“Sono sempre stato uno che pensa in positivo. Nella vita puoi scegliere due strade, quella facile e quella difficile. Ho sempre scelto la prima.”
Il lungo viaggio di Tommy Hilfiger, ancora ai vertici dopo un’ultratrentennale carriera punteggiata da false partenze, trionfi, battute d’arresto e spettacolari rilanci, continua nella visibilità di cui il marchio gode presso i millennials, giovani abbastanza da permettersi di guardare agli anni Novanta con interesse. L’ultima sagace mossa, il reclutamento di Gigi Hadid come coautrice di una collezione che sarà presentata in pompa magna alla New York fashion week, dimostra un occhio ancora capace di creare zeitgeist, grazie soprattutto a una presenza massiccia nella social society.
Che oggi Hilfiger, prestigioso testimonial di se stesso dopo l’acquisizione nel 2010 del marchio da parte di Phillips-Van Heusen (che ha rilevato anche Calvin Klein), abbia più tempo a disposizione, è confermato nell’uscita della sua autobiografia, intitolata non del tutto imprevedibilmente American Dreamer, in uscita per Random House a ottobre. Parte memoir, parte manuale di business, racconta la sua parabola da quando, ventenne negli anni Settanta, vendeva jeans scampanati per i giovani della sua città natale, la soporifera Elmira, Upstate NY. Per poi fallire, ricominciare e conquistare il mondo proprio con una versione rivisitata del look dal quale aveva cercato di allontanarsi nel decennio precedente. Riattualizzando l’impolverato stile preppy, Hilfiger lo ripropose ai suoi primi creatori, gli europei, facendo così un po’ il contrario di quanto fatto da Rolling Stones & Co. con il blues e il rock’n’roll. “La fecondazione reciproca accade a tutti i livelli, dalle automobili al cibo. Si prende un elemento da una determinata cultura, lo si rimixa e lo si rimanda indietro. Il nostro look proveniva dall’Inghilterra, glielo abbiamo rispedito americanizzato, e viceversa. Quello che facciamo è produrre per un mercato globale.”

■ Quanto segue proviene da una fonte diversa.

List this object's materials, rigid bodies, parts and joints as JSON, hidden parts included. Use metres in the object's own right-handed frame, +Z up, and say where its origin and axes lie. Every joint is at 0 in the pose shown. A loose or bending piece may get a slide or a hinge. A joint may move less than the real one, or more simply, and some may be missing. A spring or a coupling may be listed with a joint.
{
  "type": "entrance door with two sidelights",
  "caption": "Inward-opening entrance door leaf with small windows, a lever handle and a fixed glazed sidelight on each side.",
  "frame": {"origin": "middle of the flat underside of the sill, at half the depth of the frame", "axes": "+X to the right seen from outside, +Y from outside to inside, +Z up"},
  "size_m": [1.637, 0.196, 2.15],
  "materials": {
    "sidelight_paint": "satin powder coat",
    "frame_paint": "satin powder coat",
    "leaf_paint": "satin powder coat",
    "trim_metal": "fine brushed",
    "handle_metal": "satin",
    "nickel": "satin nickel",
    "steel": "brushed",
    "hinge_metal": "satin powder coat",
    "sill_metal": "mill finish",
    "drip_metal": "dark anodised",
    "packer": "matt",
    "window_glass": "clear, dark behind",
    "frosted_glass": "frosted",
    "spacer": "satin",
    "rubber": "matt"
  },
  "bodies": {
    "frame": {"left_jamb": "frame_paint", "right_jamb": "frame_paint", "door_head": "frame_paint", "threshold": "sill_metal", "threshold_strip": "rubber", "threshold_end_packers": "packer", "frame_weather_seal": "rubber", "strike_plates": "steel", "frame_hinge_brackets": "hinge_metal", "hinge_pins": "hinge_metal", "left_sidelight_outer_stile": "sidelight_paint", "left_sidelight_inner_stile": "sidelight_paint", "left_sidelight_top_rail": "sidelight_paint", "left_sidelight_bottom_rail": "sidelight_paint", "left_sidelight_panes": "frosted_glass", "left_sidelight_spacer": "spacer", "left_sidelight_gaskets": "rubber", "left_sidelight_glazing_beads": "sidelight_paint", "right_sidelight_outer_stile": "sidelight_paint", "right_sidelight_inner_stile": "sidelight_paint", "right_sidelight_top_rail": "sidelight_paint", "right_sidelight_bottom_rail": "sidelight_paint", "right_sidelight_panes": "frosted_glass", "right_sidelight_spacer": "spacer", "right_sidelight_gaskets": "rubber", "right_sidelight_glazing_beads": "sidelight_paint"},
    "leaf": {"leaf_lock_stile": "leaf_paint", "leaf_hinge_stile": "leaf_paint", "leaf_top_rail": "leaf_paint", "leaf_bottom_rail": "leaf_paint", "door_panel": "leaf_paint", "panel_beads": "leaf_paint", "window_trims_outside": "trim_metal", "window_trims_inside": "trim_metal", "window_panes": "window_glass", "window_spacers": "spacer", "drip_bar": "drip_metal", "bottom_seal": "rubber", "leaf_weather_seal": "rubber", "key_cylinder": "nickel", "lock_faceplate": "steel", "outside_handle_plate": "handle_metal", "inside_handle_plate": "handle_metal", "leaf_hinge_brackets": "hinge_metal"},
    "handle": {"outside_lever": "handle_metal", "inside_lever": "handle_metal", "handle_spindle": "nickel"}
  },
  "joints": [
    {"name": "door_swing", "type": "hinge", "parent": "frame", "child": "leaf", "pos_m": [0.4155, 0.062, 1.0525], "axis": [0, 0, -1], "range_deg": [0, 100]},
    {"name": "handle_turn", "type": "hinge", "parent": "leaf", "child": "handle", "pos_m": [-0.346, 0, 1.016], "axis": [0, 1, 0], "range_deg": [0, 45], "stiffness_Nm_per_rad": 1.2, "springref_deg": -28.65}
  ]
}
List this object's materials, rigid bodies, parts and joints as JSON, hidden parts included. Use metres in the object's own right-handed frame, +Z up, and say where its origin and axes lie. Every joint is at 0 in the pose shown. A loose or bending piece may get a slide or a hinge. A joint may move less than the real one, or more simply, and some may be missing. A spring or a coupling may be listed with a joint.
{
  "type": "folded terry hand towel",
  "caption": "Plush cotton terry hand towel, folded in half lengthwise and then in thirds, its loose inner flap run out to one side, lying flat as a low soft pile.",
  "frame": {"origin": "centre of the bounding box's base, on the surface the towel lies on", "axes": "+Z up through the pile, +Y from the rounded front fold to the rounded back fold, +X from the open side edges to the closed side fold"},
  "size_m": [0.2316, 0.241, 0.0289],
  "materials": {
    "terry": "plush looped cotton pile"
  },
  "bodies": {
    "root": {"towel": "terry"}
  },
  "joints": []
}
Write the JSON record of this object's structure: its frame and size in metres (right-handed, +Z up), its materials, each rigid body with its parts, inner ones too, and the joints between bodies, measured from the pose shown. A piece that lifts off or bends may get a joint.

Il vero momento di svolta giunse nel 1985, con la famosa campagna pubblicitaria del creativo George Lois: enigmatici cartelloni in cui il nome dell’allora sconosciuto Hilfiger veniva abbinato a quello dei ben più quotati Ralph Lauren e Calvin Klein: fu sommerso di accuse di arroganza, mentre la sua linea si vendeva come il pane. “Sapevo che fare quella campagna in cui ci paragonavamo ai massimi stilisti americani ci avrebbe attirato addosso molte critiche: non eravamo ancora parte di quella league. Era una battuta ironica, quasi uno scherzo. Klein e Lauren sono ancora oggi i massimi designer americani come lo erano 25 anni fa, ma forse oggi in quella lista ci sono anch’io.”
Negli anni Novanta, quel look Ivy League, un tempo esclusivamente bianco e upper-middle class sarebbe esploso tra i giovani hip-hopper neri dei ghetti, per poi esserne rapidamente abbandonato, creando al brand un calo e una certa confusione identitaria. “Cosa rende un classico classico? Ci ho sempre pensato e ci penso ancora oggi. Credo che l’abbigliamento tradizionale spesso diventi noioso. Per questo ho cercato di renderlo più interessante, divertente, colorato, casual e godibile. Gli studenti cominciarono a indossare i miei vestiti nei primi anni Ottanta, ci aprimmo alla moda femminile e a quella per bambini. Poi cominciammo a interessare le subculture del rap, degli skaters i dei surfers: fu lì che capii che stavamo offrendo qualcosa che ancora non c’era, uno streetwear che rimane popolare ancora oggi.”
Ma il marchio era ormai ovunque, nei vestiti e fuori, tanto da contribuire al clima che avrebbe prodotto il libro di un’altra Klein, Naomi: No logo. “Se non si effettua un monitoraggio della propria esposizione si rischiano danni, quello che ci capitò negli Usa negli anni Novanta. Ma credo che il “no logo” sia assolutamente da evitare: ti dà l’identità di cui hai bisogno. Senza un’appropriata identificazione, i vestiti sono solo vestiti.”